> [Data listing]:
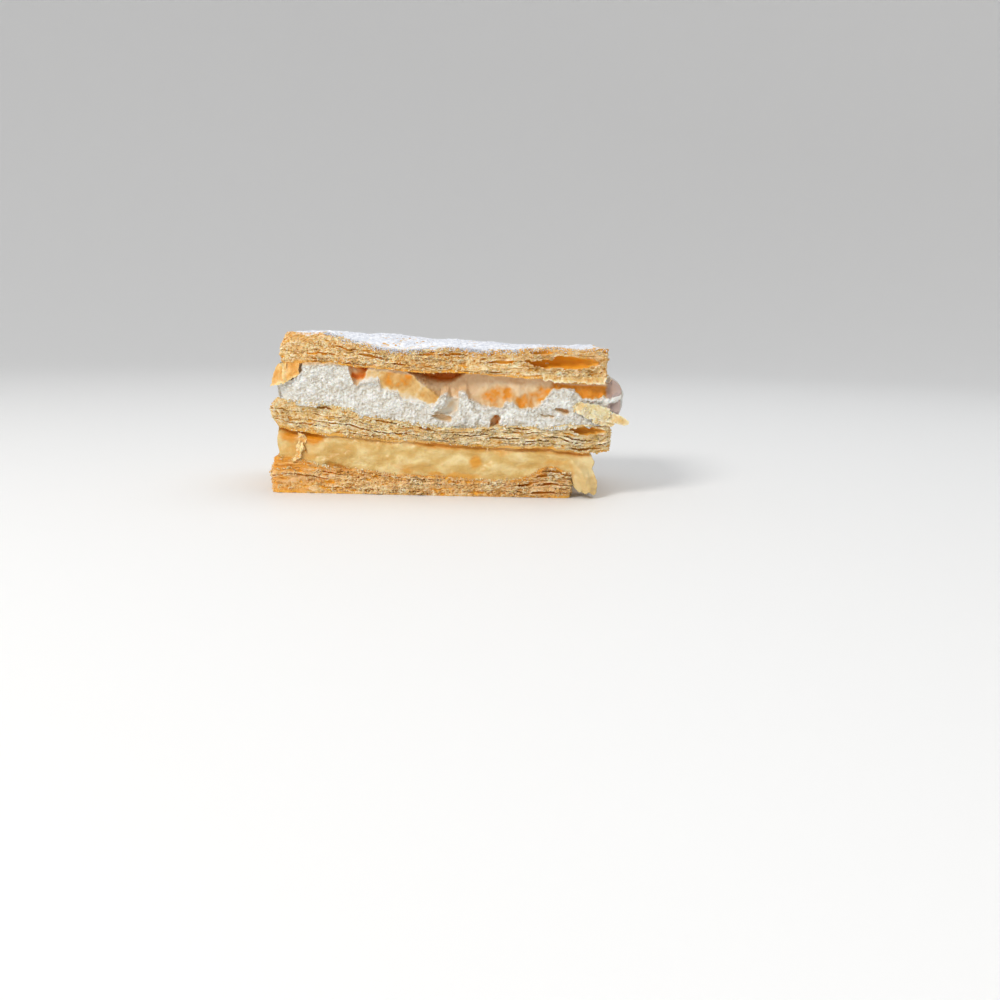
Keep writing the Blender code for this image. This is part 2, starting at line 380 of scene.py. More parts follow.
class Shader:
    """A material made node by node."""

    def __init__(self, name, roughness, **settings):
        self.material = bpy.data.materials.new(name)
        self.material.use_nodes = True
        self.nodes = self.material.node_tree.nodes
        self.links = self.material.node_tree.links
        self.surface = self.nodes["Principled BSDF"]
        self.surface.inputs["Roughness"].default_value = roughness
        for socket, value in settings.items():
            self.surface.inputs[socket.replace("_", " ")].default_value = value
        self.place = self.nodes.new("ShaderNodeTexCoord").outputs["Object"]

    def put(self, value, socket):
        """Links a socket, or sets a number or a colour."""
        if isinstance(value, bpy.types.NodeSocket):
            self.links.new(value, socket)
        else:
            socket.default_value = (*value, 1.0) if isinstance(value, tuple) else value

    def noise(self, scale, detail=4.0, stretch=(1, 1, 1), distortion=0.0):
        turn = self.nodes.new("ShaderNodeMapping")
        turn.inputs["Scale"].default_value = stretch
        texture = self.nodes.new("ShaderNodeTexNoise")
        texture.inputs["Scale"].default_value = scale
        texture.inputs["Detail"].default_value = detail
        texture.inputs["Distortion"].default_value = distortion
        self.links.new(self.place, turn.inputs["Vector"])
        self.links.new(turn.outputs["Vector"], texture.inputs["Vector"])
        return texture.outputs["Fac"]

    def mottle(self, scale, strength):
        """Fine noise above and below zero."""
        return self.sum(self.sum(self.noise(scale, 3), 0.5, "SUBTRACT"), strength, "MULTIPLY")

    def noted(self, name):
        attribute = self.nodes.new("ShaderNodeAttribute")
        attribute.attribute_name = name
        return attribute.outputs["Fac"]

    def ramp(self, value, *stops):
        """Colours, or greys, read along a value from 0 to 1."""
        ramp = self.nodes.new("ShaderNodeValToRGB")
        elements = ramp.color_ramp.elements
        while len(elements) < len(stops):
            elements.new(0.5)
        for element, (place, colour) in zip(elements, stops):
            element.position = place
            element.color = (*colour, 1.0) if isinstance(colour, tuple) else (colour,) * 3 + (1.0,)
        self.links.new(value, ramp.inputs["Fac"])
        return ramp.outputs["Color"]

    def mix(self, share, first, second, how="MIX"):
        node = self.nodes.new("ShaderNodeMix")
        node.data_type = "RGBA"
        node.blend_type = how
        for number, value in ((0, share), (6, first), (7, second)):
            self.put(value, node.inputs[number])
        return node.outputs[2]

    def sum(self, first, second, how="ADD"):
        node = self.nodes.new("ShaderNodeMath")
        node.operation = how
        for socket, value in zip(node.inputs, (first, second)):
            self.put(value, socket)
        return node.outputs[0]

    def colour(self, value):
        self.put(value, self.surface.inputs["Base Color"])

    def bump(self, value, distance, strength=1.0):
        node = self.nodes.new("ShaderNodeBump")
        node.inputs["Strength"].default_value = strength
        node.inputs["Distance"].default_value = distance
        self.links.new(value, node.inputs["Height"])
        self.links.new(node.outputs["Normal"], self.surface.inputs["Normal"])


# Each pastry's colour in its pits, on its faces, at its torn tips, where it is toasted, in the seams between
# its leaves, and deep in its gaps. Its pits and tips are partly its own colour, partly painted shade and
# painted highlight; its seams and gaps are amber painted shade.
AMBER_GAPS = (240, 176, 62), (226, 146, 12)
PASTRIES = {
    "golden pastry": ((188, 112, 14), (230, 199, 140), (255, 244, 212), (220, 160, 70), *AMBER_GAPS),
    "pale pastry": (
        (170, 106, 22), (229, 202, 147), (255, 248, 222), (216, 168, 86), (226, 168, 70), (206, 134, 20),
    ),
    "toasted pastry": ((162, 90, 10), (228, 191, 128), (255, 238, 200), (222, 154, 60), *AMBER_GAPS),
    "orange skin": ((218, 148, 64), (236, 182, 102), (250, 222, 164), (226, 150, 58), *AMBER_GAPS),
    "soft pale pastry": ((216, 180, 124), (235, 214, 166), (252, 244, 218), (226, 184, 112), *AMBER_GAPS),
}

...

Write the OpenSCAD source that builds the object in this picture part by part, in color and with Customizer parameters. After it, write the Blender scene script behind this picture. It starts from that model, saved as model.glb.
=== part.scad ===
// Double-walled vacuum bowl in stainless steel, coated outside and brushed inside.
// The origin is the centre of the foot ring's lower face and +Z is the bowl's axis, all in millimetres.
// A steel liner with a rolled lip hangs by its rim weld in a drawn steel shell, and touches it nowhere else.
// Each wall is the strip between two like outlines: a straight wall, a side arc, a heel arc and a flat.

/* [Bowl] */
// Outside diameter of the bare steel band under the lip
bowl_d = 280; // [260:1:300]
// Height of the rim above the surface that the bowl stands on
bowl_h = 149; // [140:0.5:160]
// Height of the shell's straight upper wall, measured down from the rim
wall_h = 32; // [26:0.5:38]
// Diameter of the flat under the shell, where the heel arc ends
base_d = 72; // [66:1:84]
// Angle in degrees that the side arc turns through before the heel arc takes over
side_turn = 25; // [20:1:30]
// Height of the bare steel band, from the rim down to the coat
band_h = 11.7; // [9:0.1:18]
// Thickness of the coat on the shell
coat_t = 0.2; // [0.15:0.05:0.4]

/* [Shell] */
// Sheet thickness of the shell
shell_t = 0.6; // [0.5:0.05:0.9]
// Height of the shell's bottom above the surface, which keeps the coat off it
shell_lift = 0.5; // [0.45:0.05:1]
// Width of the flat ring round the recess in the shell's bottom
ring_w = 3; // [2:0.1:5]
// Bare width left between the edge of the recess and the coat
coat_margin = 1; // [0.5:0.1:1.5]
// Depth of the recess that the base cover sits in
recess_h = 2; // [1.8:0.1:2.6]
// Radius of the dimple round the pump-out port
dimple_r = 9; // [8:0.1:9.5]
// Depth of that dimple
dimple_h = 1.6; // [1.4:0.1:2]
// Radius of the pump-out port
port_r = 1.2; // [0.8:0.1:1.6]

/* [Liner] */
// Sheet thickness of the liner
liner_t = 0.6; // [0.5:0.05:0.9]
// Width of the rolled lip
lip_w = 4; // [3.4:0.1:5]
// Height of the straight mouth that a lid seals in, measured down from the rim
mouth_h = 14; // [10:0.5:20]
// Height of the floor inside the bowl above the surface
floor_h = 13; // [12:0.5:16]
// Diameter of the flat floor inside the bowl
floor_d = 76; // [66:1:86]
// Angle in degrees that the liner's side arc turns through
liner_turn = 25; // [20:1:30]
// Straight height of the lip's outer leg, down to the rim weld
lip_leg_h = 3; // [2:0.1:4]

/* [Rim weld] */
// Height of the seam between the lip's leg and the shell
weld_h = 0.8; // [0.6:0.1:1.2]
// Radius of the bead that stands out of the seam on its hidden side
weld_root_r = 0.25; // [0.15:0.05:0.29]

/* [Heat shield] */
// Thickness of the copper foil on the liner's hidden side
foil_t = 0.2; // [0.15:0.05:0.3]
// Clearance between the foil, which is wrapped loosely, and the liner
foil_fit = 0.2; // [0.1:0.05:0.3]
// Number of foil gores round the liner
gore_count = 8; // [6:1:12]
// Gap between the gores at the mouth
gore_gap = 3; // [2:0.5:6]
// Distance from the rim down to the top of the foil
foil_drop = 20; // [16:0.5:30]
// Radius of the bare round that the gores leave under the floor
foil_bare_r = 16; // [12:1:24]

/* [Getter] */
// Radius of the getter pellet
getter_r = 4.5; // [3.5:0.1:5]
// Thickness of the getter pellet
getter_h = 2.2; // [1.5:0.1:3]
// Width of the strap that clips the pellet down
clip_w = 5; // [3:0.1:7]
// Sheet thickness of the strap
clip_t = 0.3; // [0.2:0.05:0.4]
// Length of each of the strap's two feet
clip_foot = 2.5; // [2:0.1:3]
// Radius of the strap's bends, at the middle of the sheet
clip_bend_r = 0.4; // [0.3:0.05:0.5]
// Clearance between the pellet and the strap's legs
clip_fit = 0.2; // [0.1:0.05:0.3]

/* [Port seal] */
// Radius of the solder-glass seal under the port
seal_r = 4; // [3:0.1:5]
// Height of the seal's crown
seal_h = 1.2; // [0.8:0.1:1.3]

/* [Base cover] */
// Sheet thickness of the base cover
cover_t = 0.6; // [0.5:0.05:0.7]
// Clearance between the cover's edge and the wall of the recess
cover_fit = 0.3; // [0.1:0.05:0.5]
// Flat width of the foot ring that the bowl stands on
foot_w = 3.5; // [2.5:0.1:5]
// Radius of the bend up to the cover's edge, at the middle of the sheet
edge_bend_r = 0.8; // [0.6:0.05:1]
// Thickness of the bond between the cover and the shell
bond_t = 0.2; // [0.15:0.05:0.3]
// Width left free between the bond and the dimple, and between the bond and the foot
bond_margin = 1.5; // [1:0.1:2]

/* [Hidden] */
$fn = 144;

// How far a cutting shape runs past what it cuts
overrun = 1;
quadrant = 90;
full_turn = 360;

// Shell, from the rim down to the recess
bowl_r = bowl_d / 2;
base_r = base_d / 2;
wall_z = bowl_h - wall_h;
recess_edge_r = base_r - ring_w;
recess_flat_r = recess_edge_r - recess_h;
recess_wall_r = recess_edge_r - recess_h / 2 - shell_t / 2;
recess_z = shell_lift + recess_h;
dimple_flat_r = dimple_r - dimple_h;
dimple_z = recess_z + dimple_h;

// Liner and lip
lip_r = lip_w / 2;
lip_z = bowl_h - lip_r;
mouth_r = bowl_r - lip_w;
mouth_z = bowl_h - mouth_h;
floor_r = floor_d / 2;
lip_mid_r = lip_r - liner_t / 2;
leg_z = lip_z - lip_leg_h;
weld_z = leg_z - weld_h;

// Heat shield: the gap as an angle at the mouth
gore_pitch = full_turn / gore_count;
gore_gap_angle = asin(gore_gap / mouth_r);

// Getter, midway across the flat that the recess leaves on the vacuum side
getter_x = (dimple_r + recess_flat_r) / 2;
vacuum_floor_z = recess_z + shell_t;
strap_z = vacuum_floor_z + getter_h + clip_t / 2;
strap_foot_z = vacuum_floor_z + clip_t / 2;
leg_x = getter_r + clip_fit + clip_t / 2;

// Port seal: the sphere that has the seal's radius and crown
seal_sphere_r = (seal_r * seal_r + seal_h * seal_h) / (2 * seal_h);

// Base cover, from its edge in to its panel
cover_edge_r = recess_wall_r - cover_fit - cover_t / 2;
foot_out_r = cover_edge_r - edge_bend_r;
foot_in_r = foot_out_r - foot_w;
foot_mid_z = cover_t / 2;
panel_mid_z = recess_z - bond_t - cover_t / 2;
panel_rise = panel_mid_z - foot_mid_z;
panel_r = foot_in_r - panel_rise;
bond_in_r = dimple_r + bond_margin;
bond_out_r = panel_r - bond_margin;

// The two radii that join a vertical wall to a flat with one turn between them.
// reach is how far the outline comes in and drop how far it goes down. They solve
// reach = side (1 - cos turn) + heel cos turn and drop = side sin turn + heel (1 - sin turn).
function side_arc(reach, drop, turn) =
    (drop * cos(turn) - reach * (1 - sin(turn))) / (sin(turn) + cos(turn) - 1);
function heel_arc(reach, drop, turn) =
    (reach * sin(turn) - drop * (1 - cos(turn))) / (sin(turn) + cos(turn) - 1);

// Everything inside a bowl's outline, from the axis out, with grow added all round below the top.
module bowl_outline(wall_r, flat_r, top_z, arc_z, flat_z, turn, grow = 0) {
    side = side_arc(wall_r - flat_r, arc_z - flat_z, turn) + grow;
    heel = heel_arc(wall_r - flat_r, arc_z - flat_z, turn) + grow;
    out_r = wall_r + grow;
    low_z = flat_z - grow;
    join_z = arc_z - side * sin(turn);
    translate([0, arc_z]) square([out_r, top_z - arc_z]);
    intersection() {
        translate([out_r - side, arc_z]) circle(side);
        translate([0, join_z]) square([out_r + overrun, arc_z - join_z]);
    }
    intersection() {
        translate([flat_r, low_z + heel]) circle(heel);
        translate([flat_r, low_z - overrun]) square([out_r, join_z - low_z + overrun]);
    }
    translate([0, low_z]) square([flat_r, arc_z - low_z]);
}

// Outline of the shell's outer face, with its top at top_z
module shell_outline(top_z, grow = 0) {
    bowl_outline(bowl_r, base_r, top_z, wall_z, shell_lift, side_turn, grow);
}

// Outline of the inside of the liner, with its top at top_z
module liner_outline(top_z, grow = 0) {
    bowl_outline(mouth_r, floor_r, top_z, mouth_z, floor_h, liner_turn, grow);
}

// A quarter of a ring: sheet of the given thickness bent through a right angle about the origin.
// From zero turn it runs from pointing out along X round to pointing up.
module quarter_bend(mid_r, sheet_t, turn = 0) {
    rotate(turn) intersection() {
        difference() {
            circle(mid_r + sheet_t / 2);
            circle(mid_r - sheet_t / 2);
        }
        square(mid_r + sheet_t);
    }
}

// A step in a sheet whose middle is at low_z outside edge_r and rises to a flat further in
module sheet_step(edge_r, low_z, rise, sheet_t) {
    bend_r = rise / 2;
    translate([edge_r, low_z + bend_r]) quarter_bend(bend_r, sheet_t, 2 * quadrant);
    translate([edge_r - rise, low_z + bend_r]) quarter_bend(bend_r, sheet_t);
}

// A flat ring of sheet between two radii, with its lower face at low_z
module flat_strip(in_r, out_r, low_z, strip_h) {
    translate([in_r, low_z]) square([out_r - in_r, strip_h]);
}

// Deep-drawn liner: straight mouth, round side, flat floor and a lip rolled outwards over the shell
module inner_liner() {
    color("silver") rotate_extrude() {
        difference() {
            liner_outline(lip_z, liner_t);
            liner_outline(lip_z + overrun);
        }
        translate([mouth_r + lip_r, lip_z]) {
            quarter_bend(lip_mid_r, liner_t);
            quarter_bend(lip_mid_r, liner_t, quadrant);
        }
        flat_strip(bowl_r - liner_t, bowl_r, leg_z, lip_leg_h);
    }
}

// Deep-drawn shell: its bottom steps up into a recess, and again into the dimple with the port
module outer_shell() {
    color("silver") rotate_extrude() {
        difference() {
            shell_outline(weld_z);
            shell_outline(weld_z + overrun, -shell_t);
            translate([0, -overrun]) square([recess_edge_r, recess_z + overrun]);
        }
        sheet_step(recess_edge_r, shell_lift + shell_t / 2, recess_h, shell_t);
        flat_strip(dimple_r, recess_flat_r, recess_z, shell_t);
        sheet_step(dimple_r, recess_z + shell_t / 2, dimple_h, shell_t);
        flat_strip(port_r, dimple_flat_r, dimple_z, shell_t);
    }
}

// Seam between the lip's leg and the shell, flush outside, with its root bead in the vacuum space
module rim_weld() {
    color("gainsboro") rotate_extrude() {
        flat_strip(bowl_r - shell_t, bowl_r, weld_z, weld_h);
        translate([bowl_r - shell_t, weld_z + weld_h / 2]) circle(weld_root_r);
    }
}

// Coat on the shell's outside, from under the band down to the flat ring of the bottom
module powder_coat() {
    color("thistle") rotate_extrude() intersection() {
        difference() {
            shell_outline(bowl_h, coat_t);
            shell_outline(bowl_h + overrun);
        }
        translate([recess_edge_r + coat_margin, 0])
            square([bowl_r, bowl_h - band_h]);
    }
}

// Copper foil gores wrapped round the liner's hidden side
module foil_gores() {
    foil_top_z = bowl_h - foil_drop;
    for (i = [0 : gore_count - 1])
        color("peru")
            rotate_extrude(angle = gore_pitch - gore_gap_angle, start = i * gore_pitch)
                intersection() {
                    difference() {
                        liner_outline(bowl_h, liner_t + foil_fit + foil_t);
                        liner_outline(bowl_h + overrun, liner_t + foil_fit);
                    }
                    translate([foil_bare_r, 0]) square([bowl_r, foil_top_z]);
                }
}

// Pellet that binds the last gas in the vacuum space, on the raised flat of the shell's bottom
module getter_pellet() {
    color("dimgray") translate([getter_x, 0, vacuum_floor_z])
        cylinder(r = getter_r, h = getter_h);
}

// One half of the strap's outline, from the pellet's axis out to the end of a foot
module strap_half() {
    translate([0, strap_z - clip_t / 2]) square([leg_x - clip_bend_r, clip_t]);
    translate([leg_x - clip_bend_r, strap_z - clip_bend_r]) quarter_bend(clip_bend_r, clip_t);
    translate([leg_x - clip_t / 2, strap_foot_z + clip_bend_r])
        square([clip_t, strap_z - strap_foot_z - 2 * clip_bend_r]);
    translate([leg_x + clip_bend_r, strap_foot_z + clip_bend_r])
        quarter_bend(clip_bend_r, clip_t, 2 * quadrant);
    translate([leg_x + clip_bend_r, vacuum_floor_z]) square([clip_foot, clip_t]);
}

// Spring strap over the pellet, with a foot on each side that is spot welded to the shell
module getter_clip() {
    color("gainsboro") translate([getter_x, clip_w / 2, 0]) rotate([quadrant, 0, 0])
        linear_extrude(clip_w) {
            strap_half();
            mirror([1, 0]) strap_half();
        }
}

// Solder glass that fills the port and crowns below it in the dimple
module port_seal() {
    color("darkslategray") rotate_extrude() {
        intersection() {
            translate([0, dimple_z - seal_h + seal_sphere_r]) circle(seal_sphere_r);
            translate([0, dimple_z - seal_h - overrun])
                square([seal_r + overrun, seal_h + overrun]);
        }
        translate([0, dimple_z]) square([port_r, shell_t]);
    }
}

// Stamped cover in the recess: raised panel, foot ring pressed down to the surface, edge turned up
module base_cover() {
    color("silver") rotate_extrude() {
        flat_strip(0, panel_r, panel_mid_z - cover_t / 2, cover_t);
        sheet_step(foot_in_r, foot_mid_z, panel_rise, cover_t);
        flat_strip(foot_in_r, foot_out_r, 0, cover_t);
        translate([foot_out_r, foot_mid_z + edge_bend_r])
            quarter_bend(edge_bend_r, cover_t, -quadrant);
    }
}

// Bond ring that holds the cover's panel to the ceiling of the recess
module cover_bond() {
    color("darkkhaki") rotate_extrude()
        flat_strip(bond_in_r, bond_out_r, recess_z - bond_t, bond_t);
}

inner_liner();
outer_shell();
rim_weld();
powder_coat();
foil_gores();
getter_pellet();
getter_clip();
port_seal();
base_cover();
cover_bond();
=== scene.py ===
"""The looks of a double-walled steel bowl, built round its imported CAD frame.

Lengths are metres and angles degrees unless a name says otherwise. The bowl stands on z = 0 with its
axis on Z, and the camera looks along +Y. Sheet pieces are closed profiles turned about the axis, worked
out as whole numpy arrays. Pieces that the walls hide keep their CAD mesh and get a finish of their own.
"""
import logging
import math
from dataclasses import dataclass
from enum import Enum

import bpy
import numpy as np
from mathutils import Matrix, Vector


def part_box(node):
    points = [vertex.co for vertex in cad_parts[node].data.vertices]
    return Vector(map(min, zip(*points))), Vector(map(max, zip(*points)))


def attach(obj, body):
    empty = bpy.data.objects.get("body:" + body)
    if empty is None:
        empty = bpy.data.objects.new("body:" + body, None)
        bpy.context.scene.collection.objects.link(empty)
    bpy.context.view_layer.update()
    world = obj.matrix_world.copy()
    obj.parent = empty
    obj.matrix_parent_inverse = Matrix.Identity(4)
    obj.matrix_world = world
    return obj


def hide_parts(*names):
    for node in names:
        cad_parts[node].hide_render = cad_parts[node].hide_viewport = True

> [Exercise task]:
Nothing beyond the required lines should be retyped: start with the line that contains "inner_liner();" and finish with the line that contains "for node in".

> [Correct answer]:
inner_liner();
outer_shell();
rim_weld();
powder_coat();
foil_gores();
getter_pellet();
getter_clip();
port_seal();
base_cover();
cover_bond();
=== scene.py ===
"""The looks of a double-walled steel bowl, built round its imported CAD frame.

Lengths are metres and angles degrees unless a name says otherwise. The bowl stands on z = 0 with its
axis on Z, and the camera looks along +Y. Sheet pieces are closed profiles turned about the axis, worked
out as whole numpy arrays. Pieces that the walls hide keep their CAD mesh and get a finish of their own.
"""
import logging
import math
from dataclasses import dataclass
from enum import Enum

import bpy
import numpy as np
from mathutils import Matrix, Vector


def part_box(node):
    points = [vertex.co for vertex in cad_parts[node].data.vertices]
    return Vector(map(min, zip(*points))), Vector(map(max, zip(*points)))


def attach(obj, body):
    empty = bpy.data.objects.get("body:" + body)
    if empty is None:
        empty = bpy.data.objects.new("body:" + body, None)
        bpy.context.scene.collection.objects.link(empty)
    bpy.context.view_layer.update()
    world = obj.matrix_world.copy()
    obj.parent = empty
    obj.matrix_parent_inverse = Matrix.Identity(4)
    obj.matrix_world = world
    return obj


def hide_parts(*names):
    for node in names:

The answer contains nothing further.